Jivan Dempsey is a business change psychologist and coach. “Most of us will have been told as children that talking about money was rude or not the thing to discuss and we tend to carry this awkwardness into our adulthood,” she says.
“How much we earn symbolises many things about ourselves and our place in society, such as our personal power, status and value. It’s also an emotional issue that for some may trigger jealousy, fear and anxiety if you don’t earn as much as your peers. If you are the one who earns more, you can feel uncomfortable that you are boasting or being judged.”
However, Dempsey tells us, overcoming these feelings to be more open about money can lead to “more empowered conversations and positive outcomes in the longer term” – something Amy, 28, who works in marketing, found out the hard way.
“It was in my contract I wasn't allowed to talk about salaries with colleagues,” she reveals. “I got a new job, and they offered me a salary of £22,000. I was there for two years, asked for a pay rise once, and it was refused. I was at my leaving party when a colleague told me that a worker doing the same job as me was being paid £8,000 more. It was substantially higher, and that was the first inkling I had that companies could do that.
"After I’d left, I kept up a relationship with my line manager. She said she had been told by the company bosses that it was her job to get the best people for the least amount of money. I lost faith in business on hearing that,” Amy continues. “I felt I’d been taken for a real ride and it’s definitely affected my career.”
“At work, although it’s not illegal to discuss salaries with your colleagues, [many] employers prefer that you don’t,” adds Dempsey.
What both Amy and Dempsey are describing is the ultimate contractual scarecrow that prevents colleagues discussing what they earn by instilling a culture of fear: salary secrecy clauses. While they might sound frightening and official enough to stop people talking, these clauses aren’t easily enforceable.
David Clift, chief people officer at Learning Technologies Group, has been an experienced HR consultant for 15 years. “If there is a salary secrecy clause in your contract and you told someone your salary, they would find it very hard to dismiss you and incredibly difficult to enforce it,” he says.
Under the Equalities Act 2010, restrictions were placed on salary secrecy clauses that made them unenforceable if an employee wished to discuss their pay in order to determine whether they are being paid less because they are being discriminated against based on characteristics such as race, gender and disability.
Despite this, research by the Trades Union Congress (TUC) found that one in five workers have been told they are not allowed to discuss their salaries at work.
Frances O’Grady, the general secretary of the TUC, wants the clauses to be made illegal. “Pay secrecy clauses should be banned,” she tells AllBright. “They are a ‘get out of jail free’ card for bad bosses.
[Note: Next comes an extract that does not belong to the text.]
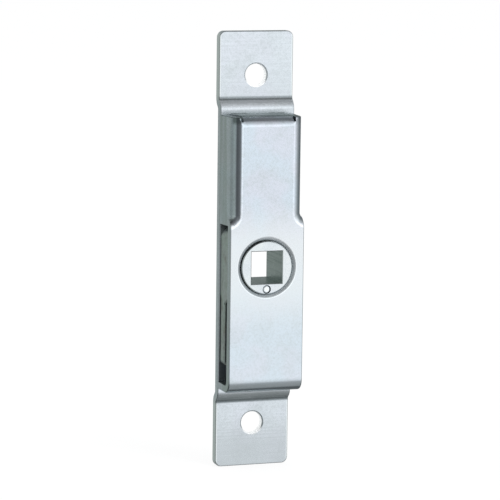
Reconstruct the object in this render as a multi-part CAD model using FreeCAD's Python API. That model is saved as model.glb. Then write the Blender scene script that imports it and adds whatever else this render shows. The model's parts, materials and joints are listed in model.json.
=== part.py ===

They stop workers from challenging unfair pay, allow top executives to hoard profits and encourage discrimination against women and disabled people.”
Former wealth manager Vivi Friedgut, founder of financial education start-up Blackbullion who previously worked as a wealth manager, agrees that regardless of the scale of earnings, honesty is the best policy for businesses and employees. “I believe that sunlight is the best disinfectant,” she says. “Being transparent about salaries will allow people to answer difficult questions about why they are paid differently.”
It isn’t just the British who have issues with salary secrecy. In many European countries, including France and Switzerland, discussing pay is deemed extremely rude. However, in Norway, pay transparency is legally enforced and everyone’s salary can be found via a national database.
The initiative has not been completely without issues, however. According to a BBC report, there were spates of children being bullied at school having learned how much or little their classmates’ parents earned. On the flip side, Norway has next to no gender pay gap – compared to UK gap of 17.3 per cent in 2019. According to the equality charity The Fawcett Society, at the current rate of advancement it will take more than 60 years for us to close that gap.
Getting rid of – and understanding more about – pay secrecy clauses is one way of doing it, but how else can we begin to fight the culture of financial secrecy?
“I think we need to do with money what Carrie and her girlfriends did with Sex and the City,” says Friedgut.
“We need to get rid of shame and secrecy, and give financial conversations a spotlight and space, as well as giving people the language to speak about it.
“Firstly, we need to remove the idea that anyone is going through anything financially that anyone else is going through. I ran a workshop not so long ago with a company. Each group I spoke to were segmented by salary. People asked very similar questions, whether they were on a starting wage or earning very highly.”
By raising financial understanding, says Friedgut, we can start to demystify things like pensions, investing and savings, as well as educating individuals to negotiate a better salary for themselves.
We also need to know how to challenge employers if we do believe we are being paid unfairly. “Email your HR department and tell them you’d like to raise a grievance because you suspect someone is being paid more than you,” says HR expert David Clift.
“Your employer has a duty to look into your claim and come back to you. If you’re not happy with what they come back with, you can raise an appeal with them in the same way.
“If you are not satisfied with the response from your employer, the ACAS early conciliation service is one of the simplest and easiest ways to resolve the dispute. And if you still don’t feel you’ve been fairly treated, you can take it to a tribunal, which is free for employees.”